== SUPPLIED DATA
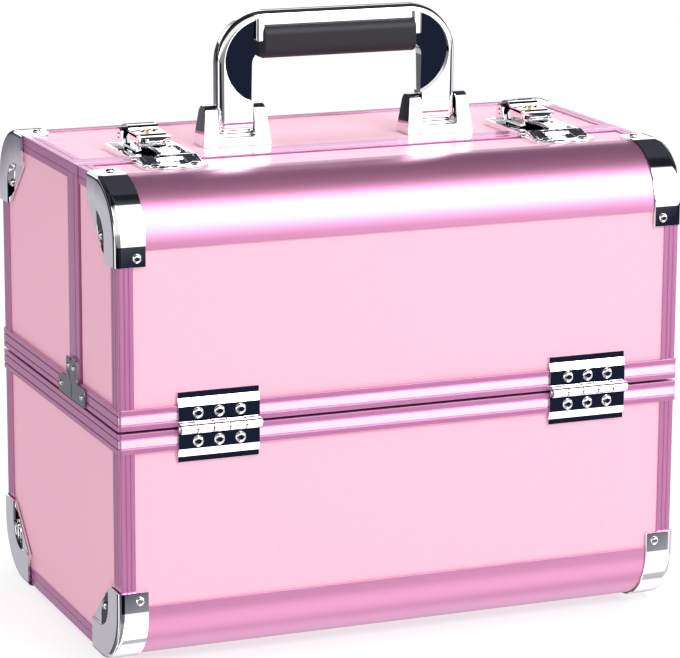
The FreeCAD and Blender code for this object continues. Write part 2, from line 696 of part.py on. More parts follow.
# ================================================================ latches
LATCH_PIVOT_Z = TOP + LATCH_PIVOT_UP
LEVER_HALF = LEVER_WIDTH / 2
EAR_OUT = LEVER_HALF + LATCH_SIDE_CLEARANCE + LATCH_EAR
LEVER_TOP = LATCH_PIVOT_Z + LATCH_BARREL
CLAW_PIVOT_Z = LATCH_PIVOT_Z - CLAW_PIVOT_DOWN


def latch_base(shell):
    """Plate on the rear lid with two ears that carry the lever's pin."""
    half = LATCH_WIDTH / 2
    plate = box(-half, half, REAR_EDGE, LATCH_REAR_Y, PANEL_TOP, TOP + LATCH_PLATE)
    plate = plate.makeFillet(LATCH_CORNER, edges_along(plate, Z_AXIS, lambda p: p.y > 0))
    y, z, reach = LATCH_PIVOT_Y, LATCH_PIVOT_Z, LATCH_BARREL
    outline = [(y - 2 * reach, TOP), (y + reach, TOP), (y + reach, z), (y - reach, z)]
    ears = []
    for x0 in (-EAR_OUT, EAR_OUT - LATCH_EAR):
        ear = extrude_x(outline, x0, x0 + LATCH_EAR)
        ears.append(ear.fuse(rod_x(x0, x0 + LATCH_EAR, y, z, reach)))
    hole = rod_x(-half - OVER, half + OVER, LATCH_PIVOT_Y, LATCH_PIVOT_Z, LATCH_PIN_RADIUS)
    body = less(joined([plate] + ears).cut(hole), shell)
    pin_end = EAR_OUT + LATCH_PIN_PROUD
    pin = rod_x(-pin_end, pin_end, LATCH_PIVOT_Y, LATCH_PIVOT_Z, LATCH_PIN_RADIUS)
    return body, pin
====
■ EXERCISE GOAL ■
Repeat the whole listing exactly, keeping every line intact.

■ SOLUTION FOR THIS EXERCISE ■
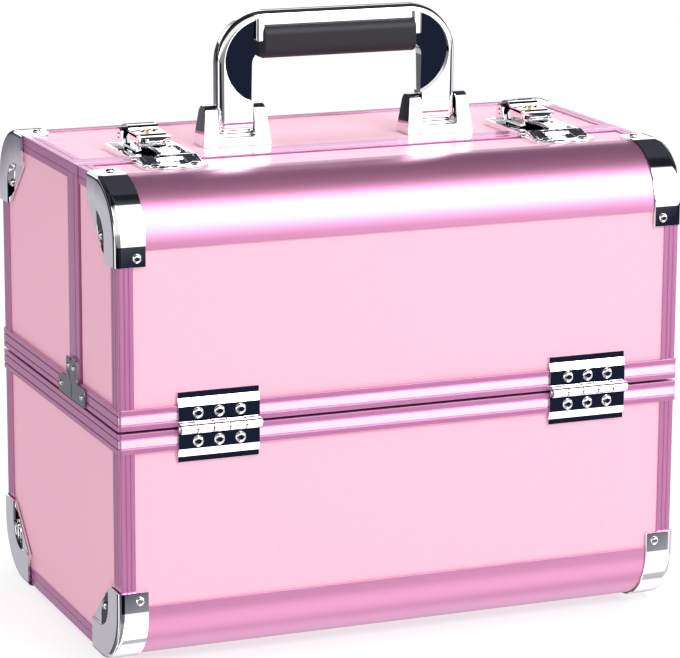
The FreeCAD and Blender code for this object continues. Write part 2, from line 696 of part.py on. More parts follow.
# ================================================================ latches
LATCH_PIVOT_Z = TOP + LATCH_PIVOT_UP
LEVER_HALF = LEVER_WIDTH / 2
EAR_OUT = LEVER_HALF + LATCH_SIDE_CLEARANCE + LATCH_EAR
LEVER_TOP = LATCH_PIVOT_Z + LATCH_BARREL
CLAW_PIVOT_Z = LATCH_PIVOT_Z - CLAW_PIVOT_DOWN


def latch_base(shell):
    """Plate on the rear lid with two ears that carry the lever's pin."""
    half = LATCH_WIDTH / 2
    plate = box(-half, half, REAR_EDGE, LATCH_REAR_Y, PANEL_TOP, TOP + LATCH_PLATE)
    plate = plate.makeFillet(LATCH_CORNER, edges_along(plate, Z_AXIS, lambda p: p.y > 0))
    y, z, reach = LATCH_PIVOT_Y, LATCH_PIVOT_Z, LATCH_BARREL
    outline = [(y - 2 * reach, TOP), (y + reach, TOP), (y + reach, z), (y - reach, z)]
    ears = []
    for x0 in (-EAR_OUT, EAR_OUT - LATCH_EAR):
        ear = extrude_x(outline, x0, x0 + LATCH_EAR)
        ears.append(ear.fuse(rod_x(x0, x0 + LATCH_EAR, y, z, reach)))
    hole = rod_x(-half - OVER, half + OVER, LATCH_PIVOT_Y, LATCH_PIVOT_Z, LATCH_PIN_RADIUS)
    body = less(joined([plate] + ears).cut(hole), shell)
    pin_end = EAR_OUT + LATCH_PIN_PROUD
    pin = rod_x(-pin_end, pin_end, LATCH_PIVOT_Y, LATCH_PIVOT_Z, LATCH_PIN_RADIUS)
    return body, pin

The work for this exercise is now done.